SOURCE DATA:
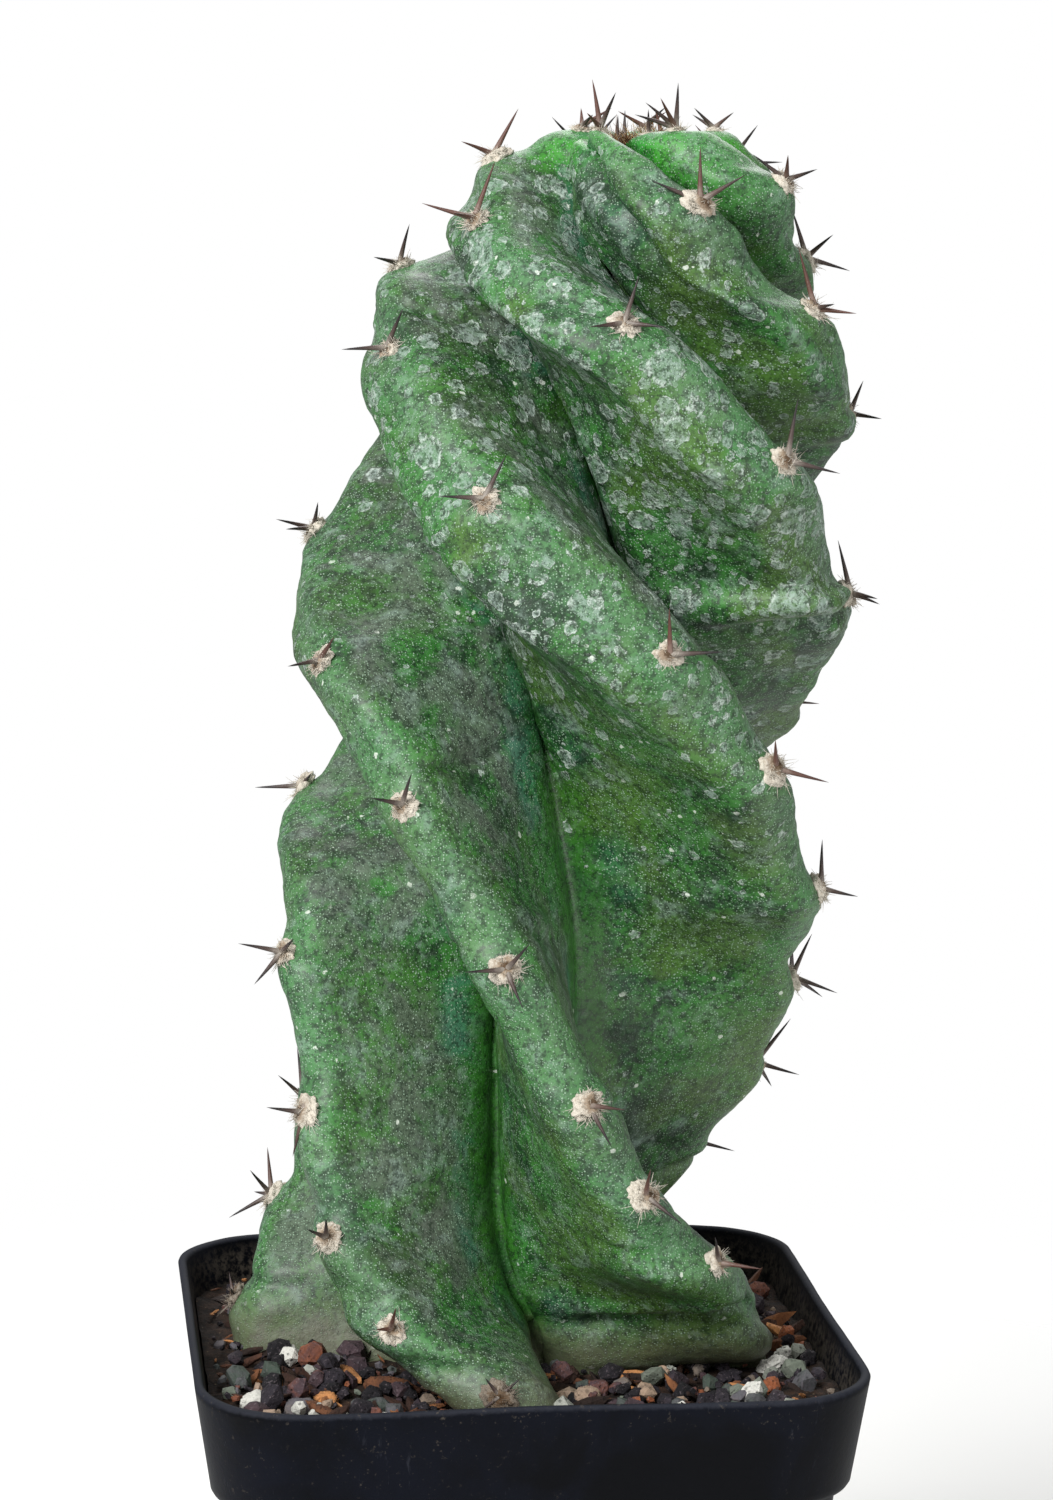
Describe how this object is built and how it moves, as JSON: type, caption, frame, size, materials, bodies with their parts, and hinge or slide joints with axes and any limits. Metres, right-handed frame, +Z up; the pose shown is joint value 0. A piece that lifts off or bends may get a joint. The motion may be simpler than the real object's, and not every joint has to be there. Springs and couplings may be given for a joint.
{
  "type": "potted spiral columnar cactus",
  "caption": "Columnar cactus with deep ribs that wind round the stem in a spiral, with spine clusters along their crests, standing in a square plastic nursery pot of gritty soil.",
  "frame": {"origin": "centre of the pot's flat underside, on the surface it stands on", "axes": "+Z up along the pot's axis; -Y towards the front wall of the square pot, +X to the right"},
  "size_m": [0.1036, 0.1009, 0.2788],
  "materials": {
    "pot_plastic": "black moulded plastic with a dull sheen and a scuffed rim",
    "cactus_skin": "waxy deep green skin with fine pale dots, grey bloom, woolly tan areoles and dark spines",
    "potting_soil": "dark crumbly soil with grit",
    "pumice_stone": "pale rough porous stone",
    "gravel_stone": "grey and tan stone",
    "lava_stone": "dark pitted stone",
    "bark_chip": "red-brown fibrous bark"
  },
  "bodies": {
    "root": {"pot": "pot_plastic", "cactus_stem": "cactus_skin", "pumice_1": "pumice_stone", "gravel_1": "gravel_stone", "pumice_2": "pumice_stone", "bark_1": "bark_chip", "lava_1": "lava_stone", "lava_2": "lava_stone", "bark_2": "bark_chip", "bark_3": "bark_chip", "gravel_2": "gravel_stone", "lava_3": "lava_stone", "bark_4": "bark_chip", "gravel_3": "gravel_stone", "pumice_3": "pumice_stone", "gravel_4": "gravel_stone", "lava_4": "lava_stone", "gravel_5": "gravel_stone", "gravel_6": "gravel_stone", "pumice_4": "pumice_stone", "pumice_5": "pumice_stone", "gravel_7": "gravel_stone", "lava_5": "lava_stone", "lava_6": "lava_stone", "pumice_6": "pumice_stone", "gravel_8": "gravel_stone", "lava_7": "lava_stone", "gravel_9": "gravel_stone", "pumice_7": "pumice_stone", "bark_5": "bark_chip", "lava_8": "lava_stone", "bark_6": "bark_chip", "gravel_10": "gravel_stone", "pumice_8": "pumice_stone", "soil": "potting_soil"}
  },
  "joints": []
}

PROBLEM REQUIREMENTS: Reproduce the material above exactly; please quote every line of it.

PROBLEM SOLUTION:
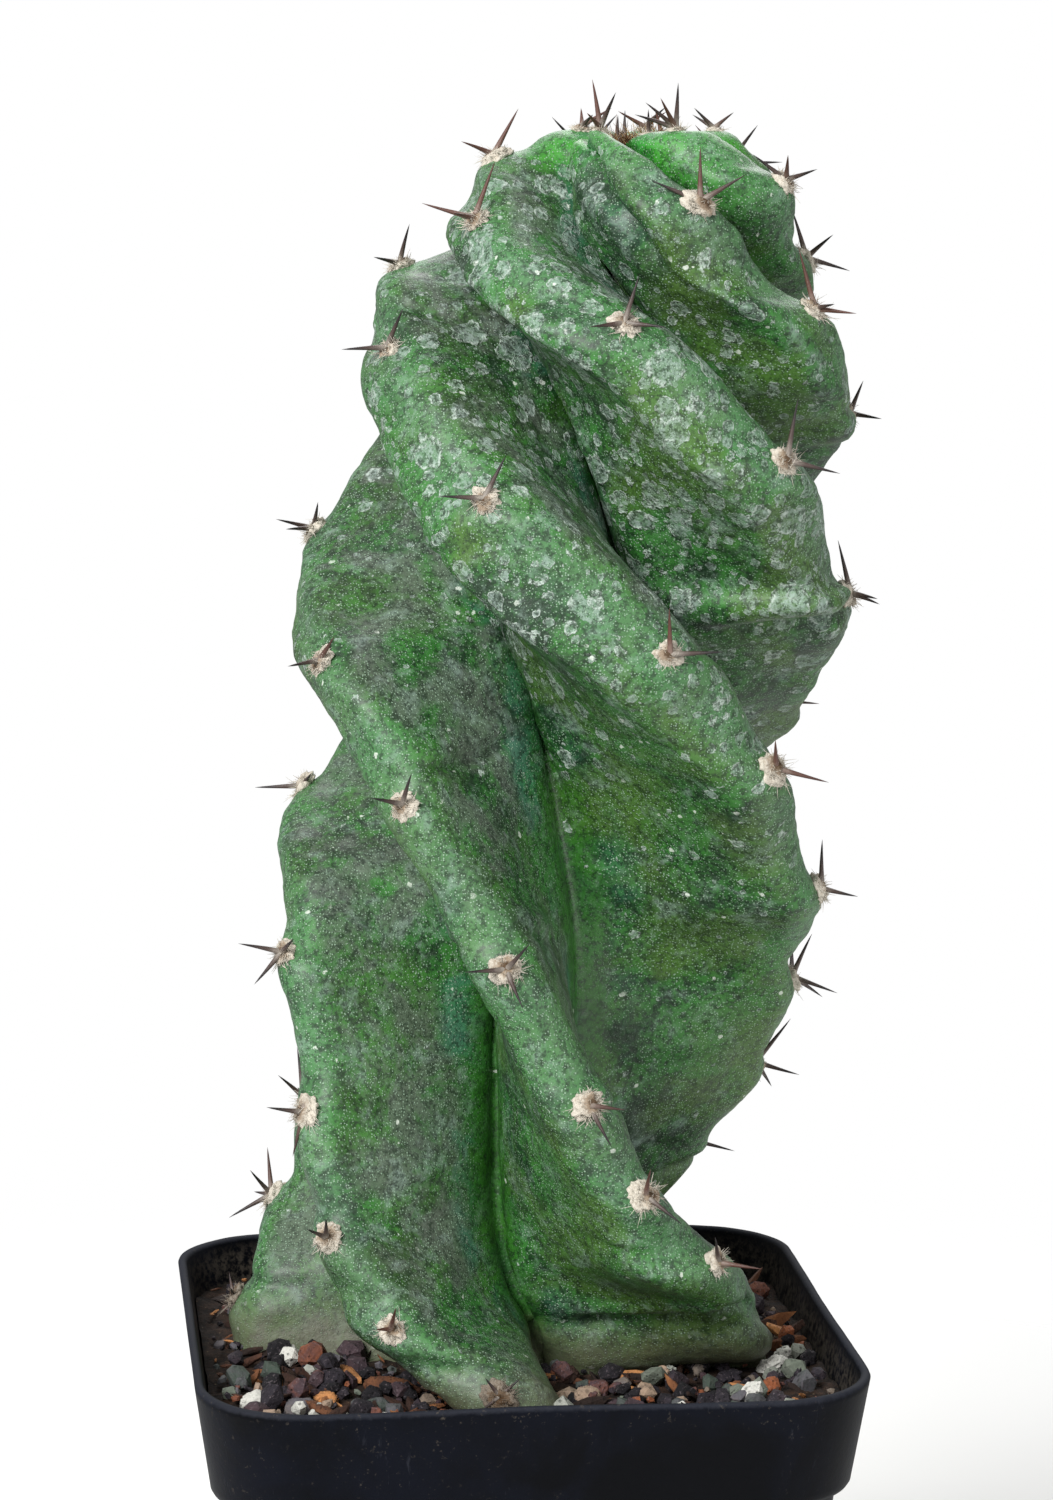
Describe how this object is built and how it moves, as JSON: type, caption, frame, size, materials, bodies with their parts, and hinge or slide joints with axes and any limits. Metres, right-handed frame, +Z up; the pose shown is joint value 0. A piece that lifts off or bends may get a joint. The motion may be simpler than the real object's, and not every joint has to be there. Springs and couplings may be given for a joint.
{
  "type": "potted spiral columnar cactus",
  "caption": "Columnar cactus with deep ribs that wind round the stem in a spiral, with spine clusters along their crests, standing in a square plastic nursery pot of gritty soil.",
  "frame": {"origin": "centre of the pot's flat underside, on the surface it stands on", "axes": "+Z up along the pot's axis; -Y towards the front wall of the square pot, +X to the right"},
  "size_m": [0.1036, 0.1009, 0.2788],
  "materials": {
    "pot_plastic": "black moulded plastic with a dull sheen and a scuffed rim",
    "cactus_skin": "waxy deep green skin with fine pale dots, grey bloom, woolly tan areoles and dark spines",
    "potting_soil": "dark crumbly soil with grit",
    "pumice_stone": "pale rough porous stone",
    "gravel_stone": "grey and tan stone",
    "lava_stone": "dark pitted stone",
    "bark_chip": "red-brown fibrous bark"
  },
  "bodies": {
    "root": {"pot": "pot_plastic", "cactus_stem": "cactus_skin", "pumice_1": "pumice_stone", "gravel_1": "gravel_stone", "pumice_2": "pumice_stone", "bark_1": "bark_chip", "lava_1": "lava_stone", "lava_2": "lava_stone", "bark_2": "bark_chip", "bark_3": "bark_chip", "gravel_2": "gravel_stone", "lava_3": "lava_stone", "bark_4": "bark_chip", "gravel_3": "gravel_stone", "pumice_3": "pumice_stone", "gravel_4": "gravel_stone", "lava_4": "lava_stone", "gravel_5": "gravel_stone", "gravel_6": "gravel_stone", "pumice_4": "pumice_stone", "pumice_5": "pumice_stone", "gravel_7": "gravel_stone", "lava_5": "lava_stone", "lava_6": "lava_stone", "pumice_6": "pumice_stone", "gravel_8": "gravel_stone", "lava_7": "lava_stone", "gravel_9": "gravel_stone", "pumice_7": "pumice_stone", "bark_5": "bark_chip", "lava_8": "lava_stone", "bark_6": "bark_chip", "gravel_10": "gravel_stone", "pumice_8": "pumice_stone", "soil": "potting_soil"}
  },
  "joints": []
}